**What is asked:** Where the word "from" occurs in a line, return that line.

━━━━━ Material for this task

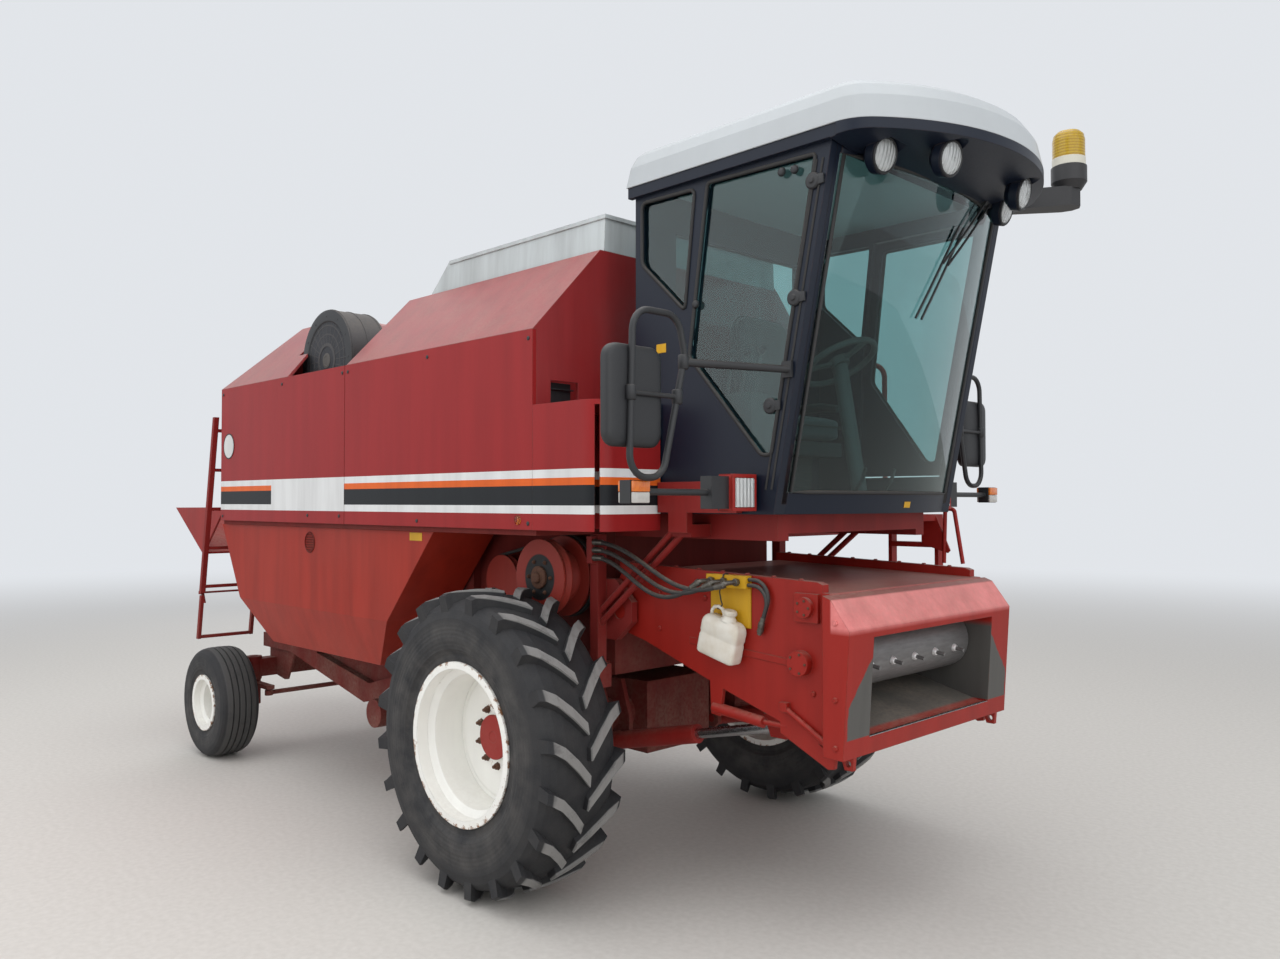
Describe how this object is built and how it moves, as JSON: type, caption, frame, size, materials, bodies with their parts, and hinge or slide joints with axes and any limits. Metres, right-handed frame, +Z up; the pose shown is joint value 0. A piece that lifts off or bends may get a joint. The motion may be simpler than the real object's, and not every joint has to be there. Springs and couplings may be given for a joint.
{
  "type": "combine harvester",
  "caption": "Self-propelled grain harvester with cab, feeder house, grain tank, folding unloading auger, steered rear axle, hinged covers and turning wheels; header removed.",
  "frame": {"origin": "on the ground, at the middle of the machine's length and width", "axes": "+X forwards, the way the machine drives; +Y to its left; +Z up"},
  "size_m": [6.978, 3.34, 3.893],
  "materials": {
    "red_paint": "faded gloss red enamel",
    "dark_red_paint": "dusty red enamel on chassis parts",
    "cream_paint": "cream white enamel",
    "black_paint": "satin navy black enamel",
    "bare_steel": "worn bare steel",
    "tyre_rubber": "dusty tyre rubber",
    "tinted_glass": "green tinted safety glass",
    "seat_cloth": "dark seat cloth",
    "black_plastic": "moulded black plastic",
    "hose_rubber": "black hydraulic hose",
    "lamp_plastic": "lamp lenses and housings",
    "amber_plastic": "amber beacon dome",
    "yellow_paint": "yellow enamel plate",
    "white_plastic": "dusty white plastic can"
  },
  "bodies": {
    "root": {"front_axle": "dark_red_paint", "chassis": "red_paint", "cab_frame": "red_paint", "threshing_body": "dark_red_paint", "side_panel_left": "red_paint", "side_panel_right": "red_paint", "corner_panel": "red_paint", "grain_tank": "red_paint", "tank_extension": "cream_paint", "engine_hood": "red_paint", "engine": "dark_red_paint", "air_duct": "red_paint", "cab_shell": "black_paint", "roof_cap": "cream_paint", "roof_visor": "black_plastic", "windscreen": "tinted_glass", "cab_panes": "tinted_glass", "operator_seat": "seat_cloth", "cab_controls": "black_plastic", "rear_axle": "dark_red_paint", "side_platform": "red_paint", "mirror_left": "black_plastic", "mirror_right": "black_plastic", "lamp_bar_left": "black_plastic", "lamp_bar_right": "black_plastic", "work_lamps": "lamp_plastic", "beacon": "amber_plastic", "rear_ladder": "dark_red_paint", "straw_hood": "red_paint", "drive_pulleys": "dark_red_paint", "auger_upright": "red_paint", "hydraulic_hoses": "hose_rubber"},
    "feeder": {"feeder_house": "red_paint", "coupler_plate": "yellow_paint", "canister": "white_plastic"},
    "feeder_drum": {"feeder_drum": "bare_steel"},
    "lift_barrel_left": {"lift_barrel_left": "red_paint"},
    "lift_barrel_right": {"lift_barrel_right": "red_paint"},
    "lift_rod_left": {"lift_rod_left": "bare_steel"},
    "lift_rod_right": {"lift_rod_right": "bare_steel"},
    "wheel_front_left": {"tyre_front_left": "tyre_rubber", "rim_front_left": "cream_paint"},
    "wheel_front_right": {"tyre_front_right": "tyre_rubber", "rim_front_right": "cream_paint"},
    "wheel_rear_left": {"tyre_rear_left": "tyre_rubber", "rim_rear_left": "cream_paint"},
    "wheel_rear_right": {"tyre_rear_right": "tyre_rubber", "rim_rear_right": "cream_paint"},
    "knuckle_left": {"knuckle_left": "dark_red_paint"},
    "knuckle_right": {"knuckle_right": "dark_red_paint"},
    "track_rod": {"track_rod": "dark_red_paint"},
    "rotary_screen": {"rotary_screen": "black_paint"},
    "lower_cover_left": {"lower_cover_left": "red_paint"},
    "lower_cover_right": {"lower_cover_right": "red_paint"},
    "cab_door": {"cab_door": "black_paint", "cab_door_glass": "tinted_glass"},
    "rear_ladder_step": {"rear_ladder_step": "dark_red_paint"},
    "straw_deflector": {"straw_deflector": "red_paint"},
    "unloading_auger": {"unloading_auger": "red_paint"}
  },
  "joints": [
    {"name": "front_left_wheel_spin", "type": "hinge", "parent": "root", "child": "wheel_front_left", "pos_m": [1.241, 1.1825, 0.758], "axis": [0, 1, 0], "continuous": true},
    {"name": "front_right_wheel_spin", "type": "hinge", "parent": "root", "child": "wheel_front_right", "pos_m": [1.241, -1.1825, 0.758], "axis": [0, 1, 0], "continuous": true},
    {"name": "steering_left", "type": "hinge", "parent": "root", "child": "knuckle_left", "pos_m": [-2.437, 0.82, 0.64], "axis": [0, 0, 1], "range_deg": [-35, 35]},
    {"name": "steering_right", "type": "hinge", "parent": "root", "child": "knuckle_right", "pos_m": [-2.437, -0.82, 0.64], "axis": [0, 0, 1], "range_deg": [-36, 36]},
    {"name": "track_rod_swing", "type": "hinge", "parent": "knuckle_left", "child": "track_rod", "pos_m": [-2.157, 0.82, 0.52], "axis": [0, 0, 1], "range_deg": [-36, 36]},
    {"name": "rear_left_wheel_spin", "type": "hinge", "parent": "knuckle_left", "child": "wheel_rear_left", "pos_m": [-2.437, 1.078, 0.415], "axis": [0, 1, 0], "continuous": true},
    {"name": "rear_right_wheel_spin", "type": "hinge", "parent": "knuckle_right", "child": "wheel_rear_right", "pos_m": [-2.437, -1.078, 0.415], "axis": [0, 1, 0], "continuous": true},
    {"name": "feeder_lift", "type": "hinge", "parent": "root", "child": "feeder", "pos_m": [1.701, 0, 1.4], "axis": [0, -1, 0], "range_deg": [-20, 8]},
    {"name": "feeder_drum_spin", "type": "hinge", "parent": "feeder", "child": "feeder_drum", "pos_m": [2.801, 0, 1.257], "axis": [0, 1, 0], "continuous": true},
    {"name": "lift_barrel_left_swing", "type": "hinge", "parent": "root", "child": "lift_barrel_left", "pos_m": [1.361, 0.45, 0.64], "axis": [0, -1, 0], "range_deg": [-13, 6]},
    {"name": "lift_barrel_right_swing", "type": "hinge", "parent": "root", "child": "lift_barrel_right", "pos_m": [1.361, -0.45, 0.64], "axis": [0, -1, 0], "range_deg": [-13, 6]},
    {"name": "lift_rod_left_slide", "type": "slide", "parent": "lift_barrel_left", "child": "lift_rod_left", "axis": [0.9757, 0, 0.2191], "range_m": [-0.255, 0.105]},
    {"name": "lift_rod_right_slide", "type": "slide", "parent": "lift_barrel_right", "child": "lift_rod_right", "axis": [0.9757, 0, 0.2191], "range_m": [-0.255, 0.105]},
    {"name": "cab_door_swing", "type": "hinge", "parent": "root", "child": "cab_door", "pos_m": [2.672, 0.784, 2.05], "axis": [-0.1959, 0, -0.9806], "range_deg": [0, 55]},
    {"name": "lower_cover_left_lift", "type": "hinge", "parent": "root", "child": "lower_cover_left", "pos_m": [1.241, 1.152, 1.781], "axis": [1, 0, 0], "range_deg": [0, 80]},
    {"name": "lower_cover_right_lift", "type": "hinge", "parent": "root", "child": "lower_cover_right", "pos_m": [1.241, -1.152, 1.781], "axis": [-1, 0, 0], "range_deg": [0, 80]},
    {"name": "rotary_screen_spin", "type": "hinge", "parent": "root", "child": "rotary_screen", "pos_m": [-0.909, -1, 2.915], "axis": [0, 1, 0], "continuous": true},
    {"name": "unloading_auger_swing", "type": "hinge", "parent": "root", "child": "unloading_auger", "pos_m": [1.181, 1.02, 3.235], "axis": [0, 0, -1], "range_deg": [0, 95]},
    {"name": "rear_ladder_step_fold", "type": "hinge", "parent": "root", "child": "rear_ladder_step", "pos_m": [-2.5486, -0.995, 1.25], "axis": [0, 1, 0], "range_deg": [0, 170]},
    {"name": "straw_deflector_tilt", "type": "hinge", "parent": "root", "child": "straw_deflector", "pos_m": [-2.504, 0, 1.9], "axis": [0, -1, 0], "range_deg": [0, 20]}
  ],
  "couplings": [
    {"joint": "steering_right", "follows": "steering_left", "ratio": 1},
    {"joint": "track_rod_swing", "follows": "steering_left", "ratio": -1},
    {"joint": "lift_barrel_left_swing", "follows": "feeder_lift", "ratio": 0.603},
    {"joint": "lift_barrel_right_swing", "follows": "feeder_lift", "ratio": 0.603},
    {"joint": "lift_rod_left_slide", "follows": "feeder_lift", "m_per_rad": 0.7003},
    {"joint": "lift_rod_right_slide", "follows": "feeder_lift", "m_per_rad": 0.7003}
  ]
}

━━━━━━━━━━
━━━━━ Material for this task

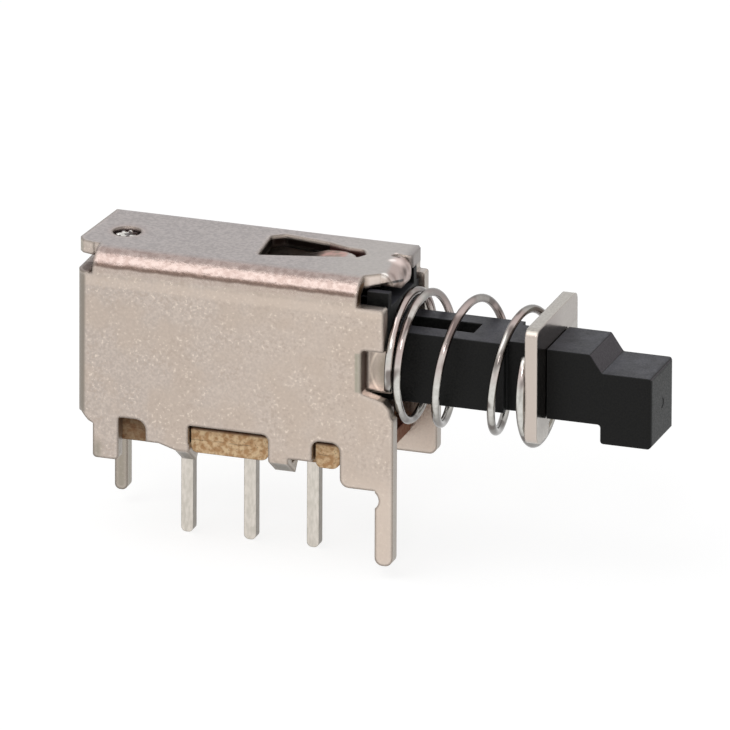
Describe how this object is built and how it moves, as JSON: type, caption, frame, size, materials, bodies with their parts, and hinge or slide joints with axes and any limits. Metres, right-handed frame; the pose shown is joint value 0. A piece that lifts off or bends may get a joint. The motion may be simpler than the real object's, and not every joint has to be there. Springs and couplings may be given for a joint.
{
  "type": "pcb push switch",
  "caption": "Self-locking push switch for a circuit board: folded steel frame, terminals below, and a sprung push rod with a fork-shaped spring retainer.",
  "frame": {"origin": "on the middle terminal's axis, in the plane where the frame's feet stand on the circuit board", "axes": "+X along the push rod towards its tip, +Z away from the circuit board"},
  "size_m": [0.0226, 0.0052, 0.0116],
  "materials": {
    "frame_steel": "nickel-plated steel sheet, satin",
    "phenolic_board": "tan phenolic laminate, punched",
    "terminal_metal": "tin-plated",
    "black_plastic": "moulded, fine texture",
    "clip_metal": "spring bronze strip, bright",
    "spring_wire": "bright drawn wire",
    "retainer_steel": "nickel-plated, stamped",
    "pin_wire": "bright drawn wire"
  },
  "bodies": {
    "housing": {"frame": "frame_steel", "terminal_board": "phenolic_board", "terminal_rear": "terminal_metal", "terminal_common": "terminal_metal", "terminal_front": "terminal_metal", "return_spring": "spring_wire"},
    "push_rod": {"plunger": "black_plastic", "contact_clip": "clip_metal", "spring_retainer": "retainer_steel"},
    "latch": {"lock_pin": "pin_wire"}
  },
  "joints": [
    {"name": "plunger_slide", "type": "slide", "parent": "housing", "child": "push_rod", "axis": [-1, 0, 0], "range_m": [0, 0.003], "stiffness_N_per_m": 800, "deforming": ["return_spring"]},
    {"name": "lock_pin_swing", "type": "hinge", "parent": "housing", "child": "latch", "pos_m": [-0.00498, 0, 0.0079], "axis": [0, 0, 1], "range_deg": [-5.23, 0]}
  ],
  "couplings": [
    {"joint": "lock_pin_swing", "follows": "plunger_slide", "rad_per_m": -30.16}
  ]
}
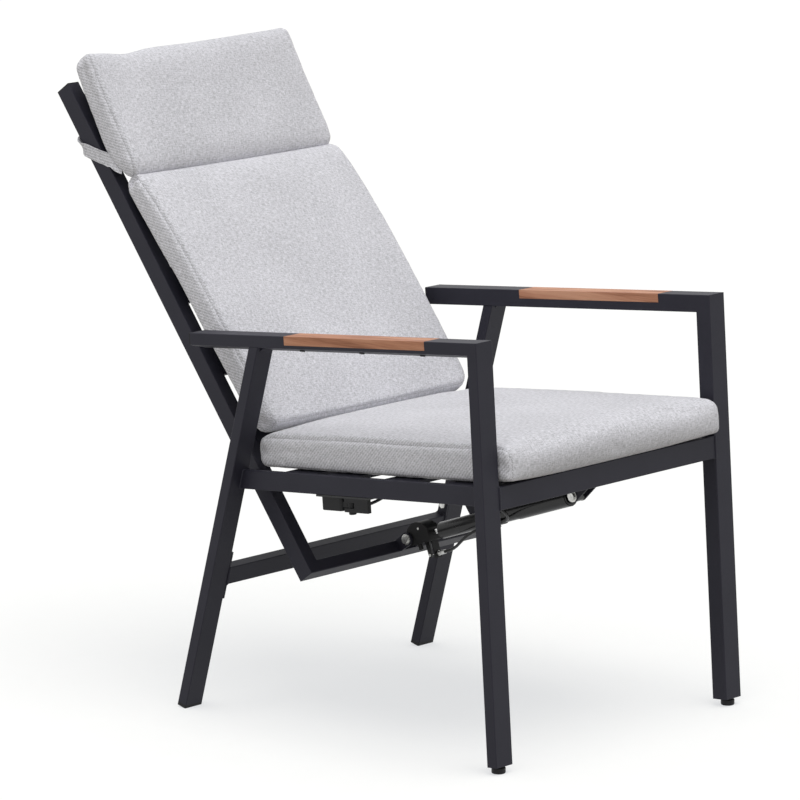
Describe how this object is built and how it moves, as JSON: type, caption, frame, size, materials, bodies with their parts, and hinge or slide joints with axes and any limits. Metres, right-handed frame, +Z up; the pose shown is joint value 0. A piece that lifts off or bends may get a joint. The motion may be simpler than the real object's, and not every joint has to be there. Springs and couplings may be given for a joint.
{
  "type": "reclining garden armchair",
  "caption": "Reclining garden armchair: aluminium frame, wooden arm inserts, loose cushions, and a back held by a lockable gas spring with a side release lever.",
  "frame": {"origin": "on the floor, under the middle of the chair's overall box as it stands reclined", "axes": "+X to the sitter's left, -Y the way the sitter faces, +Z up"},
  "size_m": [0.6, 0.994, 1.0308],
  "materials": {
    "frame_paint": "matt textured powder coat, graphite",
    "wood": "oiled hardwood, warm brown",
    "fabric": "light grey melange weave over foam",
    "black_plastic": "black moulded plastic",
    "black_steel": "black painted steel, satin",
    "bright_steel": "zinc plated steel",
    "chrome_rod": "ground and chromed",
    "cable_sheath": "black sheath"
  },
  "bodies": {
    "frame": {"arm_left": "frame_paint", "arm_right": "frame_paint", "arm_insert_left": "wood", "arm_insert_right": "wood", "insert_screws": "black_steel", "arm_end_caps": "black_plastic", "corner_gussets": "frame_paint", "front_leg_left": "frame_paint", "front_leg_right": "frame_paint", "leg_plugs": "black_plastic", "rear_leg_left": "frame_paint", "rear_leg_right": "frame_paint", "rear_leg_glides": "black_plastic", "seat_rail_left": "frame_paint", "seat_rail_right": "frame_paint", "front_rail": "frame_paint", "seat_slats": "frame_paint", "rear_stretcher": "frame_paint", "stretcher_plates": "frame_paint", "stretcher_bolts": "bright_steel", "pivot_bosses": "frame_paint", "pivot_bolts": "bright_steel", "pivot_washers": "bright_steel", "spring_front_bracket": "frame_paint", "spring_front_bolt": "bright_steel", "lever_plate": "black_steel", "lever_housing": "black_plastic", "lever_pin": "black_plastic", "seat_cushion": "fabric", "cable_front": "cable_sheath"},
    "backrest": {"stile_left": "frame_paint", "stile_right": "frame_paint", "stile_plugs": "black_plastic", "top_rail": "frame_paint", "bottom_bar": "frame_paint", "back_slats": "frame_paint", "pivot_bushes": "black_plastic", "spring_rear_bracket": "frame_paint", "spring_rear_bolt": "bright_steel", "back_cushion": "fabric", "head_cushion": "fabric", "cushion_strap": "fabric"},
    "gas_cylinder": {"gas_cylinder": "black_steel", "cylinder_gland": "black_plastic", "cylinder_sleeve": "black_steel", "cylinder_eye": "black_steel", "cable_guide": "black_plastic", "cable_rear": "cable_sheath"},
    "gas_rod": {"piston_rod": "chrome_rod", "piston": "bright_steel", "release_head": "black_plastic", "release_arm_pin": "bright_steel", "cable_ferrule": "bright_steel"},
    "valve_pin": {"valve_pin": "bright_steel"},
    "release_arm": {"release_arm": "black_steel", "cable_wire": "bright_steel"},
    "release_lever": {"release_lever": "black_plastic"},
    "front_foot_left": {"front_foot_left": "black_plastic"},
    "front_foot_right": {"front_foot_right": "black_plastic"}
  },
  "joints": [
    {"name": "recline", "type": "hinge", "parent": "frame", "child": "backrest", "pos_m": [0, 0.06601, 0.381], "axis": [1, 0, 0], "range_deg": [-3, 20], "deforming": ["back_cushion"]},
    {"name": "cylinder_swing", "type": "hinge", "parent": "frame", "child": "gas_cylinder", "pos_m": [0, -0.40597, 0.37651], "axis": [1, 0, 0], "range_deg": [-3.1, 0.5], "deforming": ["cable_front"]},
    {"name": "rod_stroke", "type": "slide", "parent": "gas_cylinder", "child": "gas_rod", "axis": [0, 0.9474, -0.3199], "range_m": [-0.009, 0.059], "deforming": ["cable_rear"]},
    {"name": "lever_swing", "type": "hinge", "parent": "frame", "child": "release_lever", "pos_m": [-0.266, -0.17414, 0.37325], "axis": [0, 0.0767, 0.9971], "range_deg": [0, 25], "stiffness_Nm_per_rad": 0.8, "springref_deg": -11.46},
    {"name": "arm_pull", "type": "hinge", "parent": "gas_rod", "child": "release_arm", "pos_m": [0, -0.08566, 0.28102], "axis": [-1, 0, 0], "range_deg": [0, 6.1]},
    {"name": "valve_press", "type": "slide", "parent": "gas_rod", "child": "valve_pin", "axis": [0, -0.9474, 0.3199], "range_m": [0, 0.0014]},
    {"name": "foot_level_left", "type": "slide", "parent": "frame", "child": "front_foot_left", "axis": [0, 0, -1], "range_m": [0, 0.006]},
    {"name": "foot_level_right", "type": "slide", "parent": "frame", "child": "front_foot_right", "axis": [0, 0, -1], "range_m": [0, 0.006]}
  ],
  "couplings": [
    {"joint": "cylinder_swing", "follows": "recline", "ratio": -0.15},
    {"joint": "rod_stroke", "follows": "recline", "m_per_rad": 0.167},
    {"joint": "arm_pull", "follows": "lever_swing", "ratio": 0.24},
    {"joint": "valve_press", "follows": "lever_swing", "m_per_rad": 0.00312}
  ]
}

━━━━━━━━━━
━━━━━ Material for this task

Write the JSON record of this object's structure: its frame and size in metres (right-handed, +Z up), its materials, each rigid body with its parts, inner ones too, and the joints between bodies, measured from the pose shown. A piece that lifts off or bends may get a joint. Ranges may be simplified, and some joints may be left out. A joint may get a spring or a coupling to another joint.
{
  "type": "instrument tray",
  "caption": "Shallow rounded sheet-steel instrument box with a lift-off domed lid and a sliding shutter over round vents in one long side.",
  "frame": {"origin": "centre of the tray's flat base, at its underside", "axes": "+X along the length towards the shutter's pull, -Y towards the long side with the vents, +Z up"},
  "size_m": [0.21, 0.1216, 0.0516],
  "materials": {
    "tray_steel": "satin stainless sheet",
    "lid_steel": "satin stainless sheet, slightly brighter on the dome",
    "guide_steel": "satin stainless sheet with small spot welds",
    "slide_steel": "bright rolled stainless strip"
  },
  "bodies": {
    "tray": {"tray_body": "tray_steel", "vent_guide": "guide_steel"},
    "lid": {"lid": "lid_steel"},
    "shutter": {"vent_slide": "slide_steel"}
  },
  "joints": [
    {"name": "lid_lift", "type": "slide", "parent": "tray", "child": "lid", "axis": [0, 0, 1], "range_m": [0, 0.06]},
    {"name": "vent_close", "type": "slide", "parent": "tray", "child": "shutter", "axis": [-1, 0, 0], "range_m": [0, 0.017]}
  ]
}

━━━━━━━━━━

**Task solution:**
  "frame": {"origin": "on the middle terminal's axis, in the plane where the frame's feet stand on the circuit board", "axes": "+X along the push rod towards its tip, +Z away from the circuit board"},
Write the JSON record of this object's structure: its frame and size in metres (right-handed, +Z up), its materials, each rigid body with its parts, inner ones too, and the joints between bodies, measured from the pose shown. A piece that lifts off or bends may get a joint. Ranges may be simplified, and some joints may be left out. A joint may get a spring or a coupling to another joint.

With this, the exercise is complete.